**WHAT THE EXERCISE ASKS**
Locate the lines that hold the string "part". Copy every such line.

** START OF DATA RECORDS **

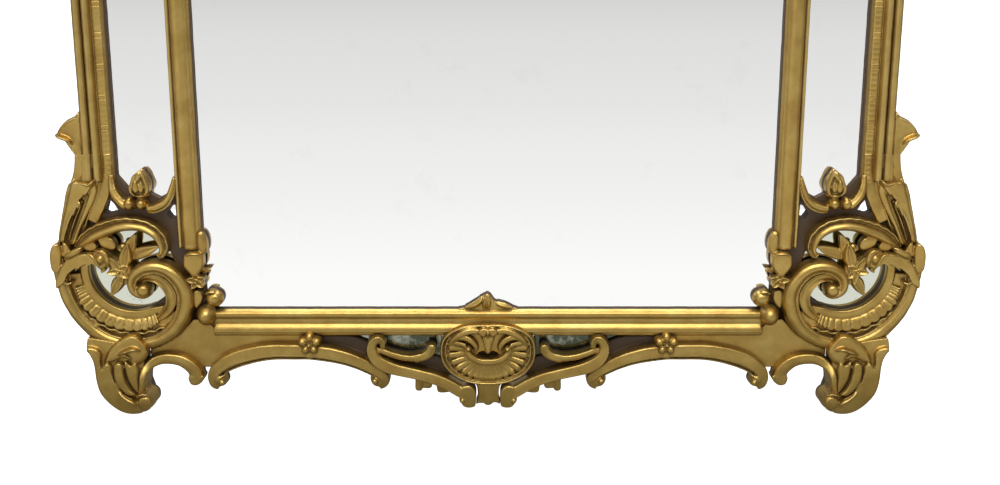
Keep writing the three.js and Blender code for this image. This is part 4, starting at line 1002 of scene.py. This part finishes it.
def both_halves(right):
    """Closes a right half, drawn from top to bottom or back, with its mirror image."""
    return right + [(-u, z) for u, z in reversed(right[1:-1])]


def on_side(hand, rows):
    """Rows drawn for the right, or mirrored for the left when hand is -1."""
    return [(hand * u, *columns) for u, *columns in rows]


def within(share, *columns):
    """The rim's outline, drawn in towards the middle of the shell."""
    return [(u * share, SHELL[1] + (z - SHELL[1]) * share, *columns) for u, z in rim]


rim = both_halves(half_rim)


shell.board(rim, 34, 36)
dark_hollow = [(-14, 78), (-15, 84), (-8, 88), (0, 86), (8, 88), (15, 84), (14, 78), (0, 75)]
shell.board(rim, 34, 47, (dark_hollow,))
shell.strip(within(0.965, 2.8, 55), back=36, closed=True)
shell.strip(within(0.885, 1.7, 52), back=36, closed=True)
SHELL_RIBS = 17
for i in range(SHELL_RIBS):
    angle = math.radians(172 + 196 * i / (SHELL_RIBS - 1))
    way = (math.cos(angle), math.sin(angle))
    reach = 1 / math.hypot(way[0] / 57, way[1] / 41)
    middle = max(0, 1 - abs(i - (SHELL_RIBS - 1) / 2) / 3)
    stations = [(0.36, 2.2, 49.5), (0.6, 3.2, 51.5), (0.82, 4.2, 53.5), (0.94, 4.4, 55), (1.01, 3, 52)]
    shell.strip([
        (way[0] * reach * share, SHELL[1] + way[1] * reach * share, half * (1 + 0.15 * middle), front)
        for share, half, front in stations
    ], FLAT, 40, step=2)
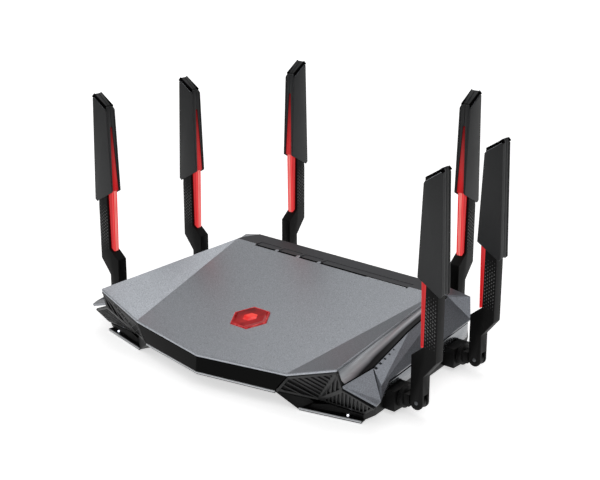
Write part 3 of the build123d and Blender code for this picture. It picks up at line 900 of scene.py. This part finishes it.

** END OF DATA RECORDS **

**RESPONSE FOR THIS EXERCISE**
Keep writing the three.js and Blender code for this image. This is part 4, starting at line 1002 of scene.py. This part finishes it.
Write part 3 of the build123d and Blender code for this picture. It picks up at line 900 of scene.py. This part finishes it.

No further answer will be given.